* SET EXERCISE: Pick out every line of the entries below where "bends" occurs, and copy those lines.

* DATA FOR THIS EXERCISE:
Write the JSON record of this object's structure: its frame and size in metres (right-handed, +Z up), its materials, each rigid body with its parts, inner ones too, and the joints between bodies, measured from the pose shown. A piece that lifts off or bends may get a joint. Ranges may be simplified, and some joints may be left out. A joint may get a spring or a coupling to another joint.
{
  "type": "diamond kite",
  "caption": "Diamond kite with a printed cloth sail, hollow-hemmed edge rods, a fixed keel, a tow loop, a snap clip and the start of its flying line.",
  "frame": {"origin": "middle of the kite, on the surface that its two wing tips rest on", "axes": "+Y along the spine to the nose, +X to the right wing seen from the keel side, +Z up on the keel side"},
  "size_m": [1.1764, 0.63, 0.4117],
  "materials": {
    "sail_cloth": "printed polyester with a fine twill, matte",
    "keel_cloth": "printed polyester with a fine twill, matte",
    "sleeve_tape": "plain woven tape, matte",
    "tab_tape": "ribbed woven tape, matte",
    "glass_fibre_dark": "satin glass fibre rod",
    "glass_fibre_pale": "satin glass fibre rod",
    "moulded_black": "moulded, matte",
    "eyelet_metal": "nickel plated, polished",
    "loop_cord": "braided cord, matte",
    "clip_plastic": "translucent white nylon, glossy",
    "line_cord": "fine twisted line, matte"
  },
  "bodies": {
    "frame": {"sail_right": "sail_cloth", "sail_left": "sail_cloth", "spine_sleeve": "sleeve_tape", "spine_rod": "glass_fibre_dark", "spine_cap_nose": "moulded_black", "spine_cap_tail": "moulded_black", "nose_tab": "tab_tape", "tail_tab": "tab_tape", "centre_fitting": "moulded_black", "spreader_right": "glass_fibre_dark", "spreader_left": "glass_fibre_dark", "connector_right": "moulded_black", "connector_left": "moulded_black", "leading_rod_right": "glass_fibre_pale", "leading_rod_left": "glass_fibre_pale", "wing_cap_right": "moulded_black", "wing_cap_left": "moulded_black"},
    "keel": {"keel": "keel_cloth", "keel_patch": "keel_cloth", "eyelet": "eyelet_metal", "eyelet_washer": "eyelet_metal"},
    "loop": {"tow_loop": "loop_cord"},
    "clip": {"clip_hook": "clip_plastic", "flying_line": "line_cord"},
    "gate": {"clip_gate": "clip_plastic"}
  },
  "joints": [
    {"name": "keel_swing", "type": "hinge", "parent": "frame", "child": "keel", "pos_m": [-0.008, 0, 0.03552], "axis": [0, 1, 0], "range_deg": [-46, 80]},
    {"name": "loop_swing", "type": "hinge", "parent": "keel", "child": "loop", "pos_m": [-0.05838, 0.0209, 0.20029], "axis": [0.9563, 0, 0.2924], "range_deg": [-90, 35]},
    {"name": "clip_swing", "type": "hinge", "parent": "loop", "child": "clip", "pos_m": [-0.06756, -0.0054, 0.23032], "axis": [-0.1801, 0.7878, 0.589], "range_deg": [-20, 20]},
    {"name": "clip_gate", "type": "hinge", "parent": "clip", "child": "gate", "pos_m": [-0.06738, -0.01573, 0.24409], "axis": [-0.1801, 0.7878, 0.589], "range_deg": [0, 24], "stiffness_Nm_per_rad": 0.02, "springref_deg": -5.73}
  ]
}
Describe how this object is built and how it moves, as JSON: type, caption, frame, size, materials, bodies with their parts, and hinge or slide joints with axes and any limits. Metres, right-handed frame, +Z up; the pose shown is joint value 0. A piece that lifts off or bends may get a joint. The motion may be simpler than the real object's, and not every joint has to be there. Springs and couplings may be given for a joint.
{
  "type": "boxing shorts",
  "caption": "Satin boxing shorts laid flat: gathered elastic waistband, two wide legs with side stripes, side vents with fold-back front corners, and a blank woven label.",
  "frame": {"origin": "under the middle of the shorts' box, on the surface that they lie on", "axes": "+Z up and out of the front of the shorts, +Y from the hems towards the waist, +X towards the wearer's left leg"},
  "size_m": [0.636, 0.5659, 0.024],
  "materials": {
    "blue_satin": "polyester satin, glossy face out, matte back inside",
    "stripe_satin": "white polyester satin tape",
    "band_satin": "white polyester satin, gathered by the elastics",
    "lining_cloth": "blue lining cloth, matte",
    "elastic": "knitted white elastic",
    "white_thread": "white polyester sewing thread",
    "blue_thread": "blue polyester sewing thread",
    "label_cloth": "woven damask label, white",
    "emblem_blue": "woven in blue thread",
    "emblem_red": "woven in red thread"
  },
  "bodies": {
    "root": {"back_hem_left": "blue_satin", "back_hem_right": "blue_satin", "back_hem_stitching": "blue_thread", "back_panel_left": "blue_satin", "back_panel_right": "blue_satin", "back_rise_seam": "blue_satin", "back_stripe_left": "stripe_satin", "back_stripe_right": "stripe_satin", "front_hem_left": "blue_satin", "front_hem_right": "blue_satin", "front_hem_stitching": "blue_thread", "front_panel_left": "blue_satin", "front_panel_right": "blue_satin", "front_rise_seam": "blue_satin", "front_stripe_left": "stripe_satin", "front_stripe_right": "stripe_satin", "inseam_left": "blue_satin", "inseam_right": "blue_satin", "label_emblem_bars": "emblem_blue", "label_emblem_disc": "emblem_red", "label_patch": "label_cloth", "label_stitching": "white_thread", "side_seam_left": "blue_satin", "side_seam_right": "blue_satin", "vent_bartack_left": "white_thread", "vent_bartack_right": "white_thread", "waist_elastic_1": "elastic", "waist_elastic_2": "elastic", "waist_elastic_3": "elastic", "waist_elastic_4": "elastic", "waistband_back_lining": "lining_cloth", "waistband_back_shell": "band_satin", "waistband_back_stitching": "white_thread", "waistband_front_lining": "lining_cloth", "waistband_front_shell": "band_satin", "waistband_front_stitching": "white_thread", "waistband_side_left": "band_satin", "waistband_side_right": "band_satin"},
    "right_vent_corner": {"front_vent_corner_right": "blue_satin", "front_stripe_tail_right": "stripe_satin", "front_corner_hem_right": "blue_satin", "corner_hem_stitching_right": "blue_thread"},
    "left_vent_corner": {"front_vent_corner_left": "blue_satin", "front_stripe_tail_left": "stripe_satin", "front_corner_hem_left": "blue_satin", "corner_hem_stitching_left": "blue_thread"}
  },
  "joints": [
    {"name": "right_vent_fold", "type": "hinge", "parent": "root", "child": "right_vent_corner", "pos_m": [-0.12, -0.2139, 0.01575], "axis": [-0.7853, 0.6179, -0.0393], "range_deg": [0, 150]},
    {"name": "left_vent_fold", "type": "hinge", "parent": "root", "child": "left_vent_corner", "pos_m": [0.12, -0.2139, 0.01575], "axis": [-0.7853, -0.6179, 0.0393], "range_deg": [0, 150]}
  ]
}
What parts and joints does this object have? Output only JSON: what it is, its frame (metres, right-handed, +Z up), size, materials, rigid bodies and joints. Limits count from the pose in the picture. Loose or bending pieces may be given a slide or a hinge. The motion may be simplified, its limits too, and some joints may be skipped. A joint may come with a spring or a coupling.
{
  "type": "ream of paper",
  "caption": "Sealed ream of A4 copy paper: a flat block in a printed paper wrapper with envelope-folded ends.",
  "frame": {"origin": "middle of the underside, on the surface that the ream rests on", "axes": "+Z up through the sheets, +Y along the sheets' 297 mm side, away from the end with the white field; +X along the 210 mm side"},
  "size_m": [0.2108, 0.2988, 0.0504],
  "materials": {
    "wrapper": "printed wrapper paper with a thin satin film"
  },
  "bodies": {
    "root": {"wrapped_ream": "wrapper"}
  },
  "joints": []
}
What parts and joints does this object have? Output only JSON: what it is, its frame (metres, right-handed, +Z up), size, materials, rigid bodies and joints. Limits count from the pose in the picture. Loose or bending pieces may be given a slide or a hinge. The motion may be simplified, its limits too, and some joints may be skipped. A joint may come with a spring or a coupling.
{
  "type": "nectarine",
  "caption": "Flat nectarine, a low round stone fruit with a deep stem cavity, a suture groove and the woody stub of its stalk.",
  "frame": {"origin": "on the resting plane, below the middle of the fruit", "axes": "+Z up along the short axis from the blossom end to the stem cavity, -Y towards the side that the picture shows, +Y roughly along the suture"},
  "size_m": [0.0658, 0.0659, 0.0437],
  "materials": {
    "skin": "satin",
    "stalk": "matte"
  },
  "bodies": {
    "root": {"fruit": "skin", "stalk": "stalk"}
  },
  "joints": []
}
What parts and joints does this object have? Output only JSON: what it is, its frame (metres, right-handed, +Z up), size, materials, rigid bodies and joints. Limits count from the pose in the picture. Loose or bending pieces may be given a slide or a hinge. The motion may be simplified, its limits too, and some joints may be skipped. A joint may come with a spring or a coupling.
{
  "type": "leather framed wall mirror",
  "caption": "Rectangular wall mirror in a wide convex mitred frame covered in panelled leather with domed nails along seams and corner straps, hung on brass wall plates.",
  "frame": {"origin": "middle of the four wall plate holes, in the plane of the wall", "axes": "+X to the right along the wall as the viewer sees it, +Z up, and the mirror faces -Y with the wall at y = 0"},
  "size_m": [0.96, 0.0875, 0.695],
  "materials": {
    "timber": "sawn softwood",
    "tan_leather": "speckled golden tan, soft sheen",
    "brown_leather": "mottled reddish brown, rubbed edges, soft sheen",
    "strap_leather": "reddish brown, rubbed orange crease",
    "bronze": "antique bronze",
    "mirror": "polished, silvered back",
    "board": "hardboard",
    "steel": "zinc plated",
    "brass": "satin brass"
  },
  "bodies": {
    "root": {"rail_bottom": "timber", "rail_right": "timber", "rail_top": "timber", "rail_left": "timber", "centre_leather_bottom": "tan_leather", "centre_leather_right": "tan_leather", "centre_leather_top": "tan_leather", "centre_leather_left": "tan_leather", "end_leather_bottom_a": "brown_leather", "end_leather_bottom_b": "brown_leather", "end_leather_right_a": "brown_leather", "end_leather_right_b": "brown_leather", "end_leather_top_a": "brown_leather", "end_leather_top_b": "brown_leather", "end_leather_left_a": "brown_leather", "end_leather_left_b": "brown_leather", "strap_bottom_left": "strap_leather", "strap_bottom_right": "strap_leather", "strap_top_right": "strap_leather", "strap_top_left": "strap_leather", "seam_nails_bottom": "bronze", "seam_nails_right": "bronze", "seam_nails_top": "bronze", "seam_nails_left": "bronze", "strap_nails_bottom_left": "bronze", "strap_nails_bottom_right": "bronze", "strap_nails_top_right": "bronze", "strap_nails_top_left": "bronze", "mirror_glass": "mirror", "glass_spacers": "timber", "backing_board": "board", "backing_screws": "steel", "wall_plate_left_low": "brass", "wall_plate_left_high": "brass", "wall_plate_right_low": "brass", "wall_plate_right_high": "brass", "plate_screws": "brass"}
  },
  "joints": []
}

* COMPLETED EXERCISE:
Write the JSON record of this object's structure: its frame and size in metres (right-handed, +Z up), its materials, each rigid body with its parts, inner ones too, and the joints between bodies, measured from the pose shown. A piece that lifts off or bends may get a joint. Ranges may be simplified, and some joints may be left out. A joint may get a spring or a coupling to another joint.
Describe how this object is built and how it moves, as JSON: type, caption, frame, size, materials, bodies with their parts, and hinge or slide joints with axes and any limits. Metres, right-handed frame, +Z up; the pose shown is joint value 0. A piece that lifts off or bends may get a joint. The motion may be simpler than the real object's, and not every joint has to be there. Springs and couplings may be given for a joint.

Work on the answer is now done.